[Records with modeling code]
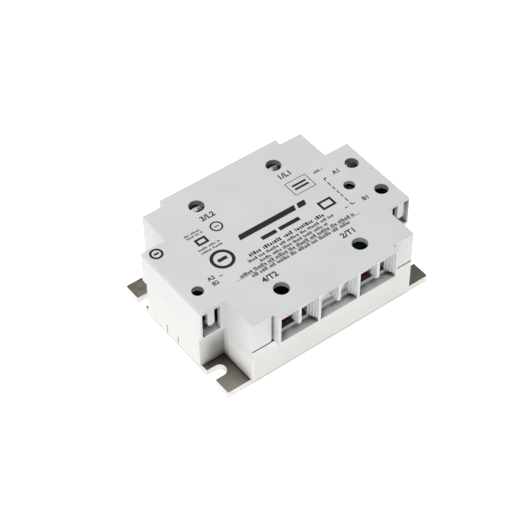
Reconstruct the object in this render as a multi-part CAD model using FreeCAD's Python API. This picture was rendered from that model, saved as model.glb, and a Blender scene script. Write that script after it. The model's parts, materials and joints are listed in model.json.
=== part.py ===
import FreeCAD, Part
import math
import os

# Two-leg, three-phase-size panel-mount solid state relay.
# Millimetres. +Z up, origin on the mounting face under the middle of the relay.
# X runs from the A2 end (-X) to the A1/B1 end (+X). Mains lines L enter at +Y, loads T leave at -Y.

V = FreeCAD.Vector

# ---- driving dimensions -------------------------------------------------------------------
PLATE_X = 48.8              # half length of the base plate
PLATE_Y = 33.7              # half width of the base plate
PLATE_T = 3.0
SLOT_Y = 22.95              # centre line of the open mounting slots
SLOT_W = 5.5                # slot width, for M5 screws
SLOT_END_X = 44.8           # centre of the slot's round inner end

TOP_Z = 34.6                # top face of the cover
SEAM_Z = 20.0               # underside of the cover's wall
SEAM_GAP = 0.4              # open groove between the cover and the lower housing
WALL = 1.6

COVER_MID = (38.5, 34.9)    # half sizes of the cover's middle block
COVER_END = (50.0, 19.2)    # half sizes of the cover's end blocks
BODY_MID = (38.3, 35.1)     # the same for the lower housing
BODY_END = (49.7, 17.1)

FRAME_X = 28.4              # half length of each three-bay wire entry frame
FRAME_Y = 38.0              # its front face
FRAME_FOOT_Z = 19.2
RELIEF = (1.2, 0.9, 33.6)   # upright groove beside each frame: width, depth and top
LIP_PLAY = 0.1
BAY_PITCH = 18.6
BAY_W = 17.4
SILL_Z = 20.6               # floor of a bay
BAY_DEPTH = 3.7
BAY_ROOF_Z = 33.8
FRAME_BACK_Y = 32.0         # inner face of the frame
RISER_Z = 22.8              # top of the low wall behind a bay's floor
FUNNEL = ((37.1, 8.7), (36.2, 8.1), (35.3, 7.5), (34.3, 6.9))   # inner |y| and half width of each step
FUNNEL_FOOT = 1.5           # clear height left under the steps
WINDOW_X = 6.2              # half width of the opening from a live bay to its terminal
WINDOW_TOP_Z = 27.8
BLANK_STEP = 1.1            # how far a blank bay's panel lies behind its low wall
BLANK_CORNER_R = 3.4        # rounding at the upper corner of each half of a blank bay
TONGUE_W = 1.2
TONGUE_Z = 24.9             # lower end of the rib that splits a bay

POWER_X = 18.65             # power terminal screws
POWER_Y = 26.7
POWER_HOLE_R = 3.2
CONTROL_X = 43.9            # control terminal screws
CONTROL_Y = 9.1
CONTROL_HOLE_R = 2.85
A2_HOLE_R = 2.4
LED_X = 35.3
LED_HOLE_R = 2.4
CONTROL_TUBE_Z = 32.2       # lower end of the screwdriver tubes over the control screws
POWER_COLLAR_Z = 32.4       # lower end of the collars around the power screwdriver holes

CONTROL_BAY = (41.2, 49.2)  # wire entry in an end block, from |x| to |x|
CONTROL_SILL_Z = 21.3
CONTROL_ROOF_Z = 33.4
CONTROL_TONGUE = (43.8, 46.8)
CONTROL_TONGUE_Z = 25.8
RIM_R = 0.35                # rounding of the cover's top edge
SOFT_END_R = 1.2            # the two end edges are rounder

SHELF_Z = 20.9              # top of the shelves that carry the terminals
SHELF_BASE_Z = 9.0
SHELF_HOLE_Z = 9.8          # bottom of the blind hole under a nut
POWER_SHELF = (8.5, 21.0, 31.9)     # half width along X, and from |y| to |y|
CONTROL_SHELF = (3.9, 4.2, 15.3)
POWER_NUT = (4.0, 4.0)      # half side and height of the square nuts
CONTROL_NUT = (3.0, 2.6)
NUT_PLAY = 0.1
TIP_PLAY = (0.4, 0.25)      # radial room around a power and a control screw's tip in its blind hole
BAR_T = 1.5                 # power terminal strip
BAR_Z = SHELF_Z + BAR_T
POWER_LIFT = 0.4            # how far the wire clamps stand open at rest
CLAMP = (7.2, 4.2, 1.2)     # half sizes and thickness of a power pressure plate
CARRIER = (5.4, 1.2)        # half width of a clamp carrier, and its height above the plate
CARRIER_Y = (2.0, 5.0)      # where it starts and ends outwards of the screw
CARRIER_HEAD_R = 5.2        # room for the screw's head
HEAD_R = 4.3
HEAD_H = 3.2
SCREW_R = 2.5               # M5
POWER_SHANK = 12.0
CONTROL_BAR_T = 1.2
CONTROL_BAR_Z = SHELF_Z + CONTROL_BAR_T
CONTROL_LIFT = 1.5
CONTROL_CLAMP = (3.6, 3.4, 1.0)
CONTROL_HEAD_R = 3.0
CONTROL_HEAD_H = 2.4
CONTROL_SCREW_R = 1.75      # M3.5
CONTROL_SHANK = 9.0
THREAD_PLAY = 0.06          # radial play drawn between a screw and its nut

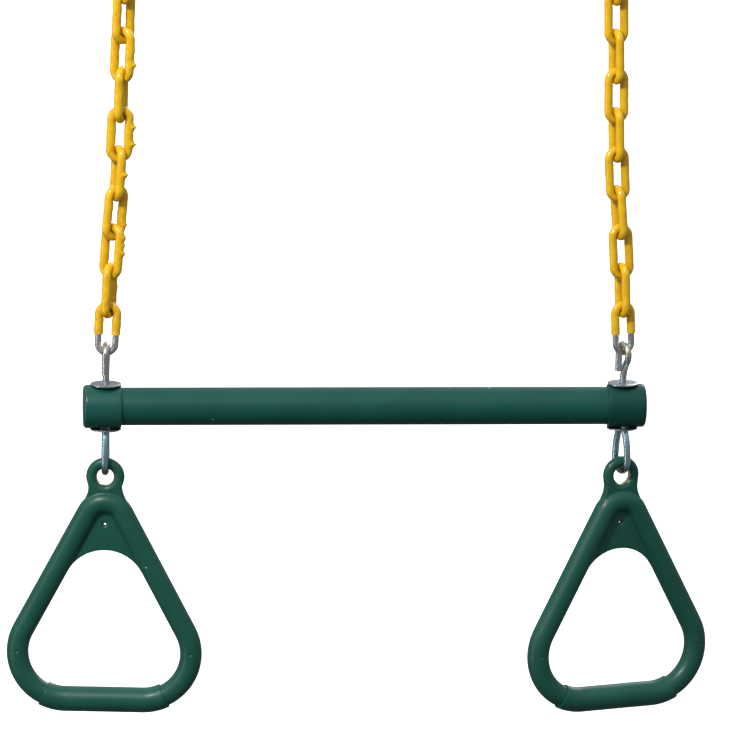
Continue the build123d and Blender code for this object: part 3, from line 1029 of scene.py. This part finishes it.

> **Written problem**: Stopping at the line containing "V = FreeCAD.Vector", please repeat exactly every line from the very start of the entries, that line included, and nothing more.

> **Exercise solution**:
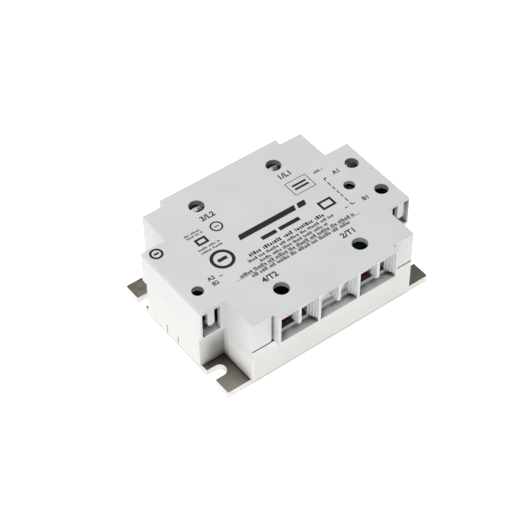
Reconstruct the object in this render as a multi-part CAD model using FreeCAD's Python API. This picture was rendered from that model, saved as model.glb, and a Blender scene script. Write that script after it. The model's parts, materials and joints are listed in model.json.
=== part.py ===
import FreeCAD, Part
import math
import os

# Two-leg, three-phase-size panel-mount solid state relay.
# Millimetres. +Z up, origin on the mounting face under the middle of the relay.
# X runs from the A2 end (-X) to the A1/B1 end (+X). Mains lines L enter at +Y, loads T leave at -Y.

V = FreeCAD.Vector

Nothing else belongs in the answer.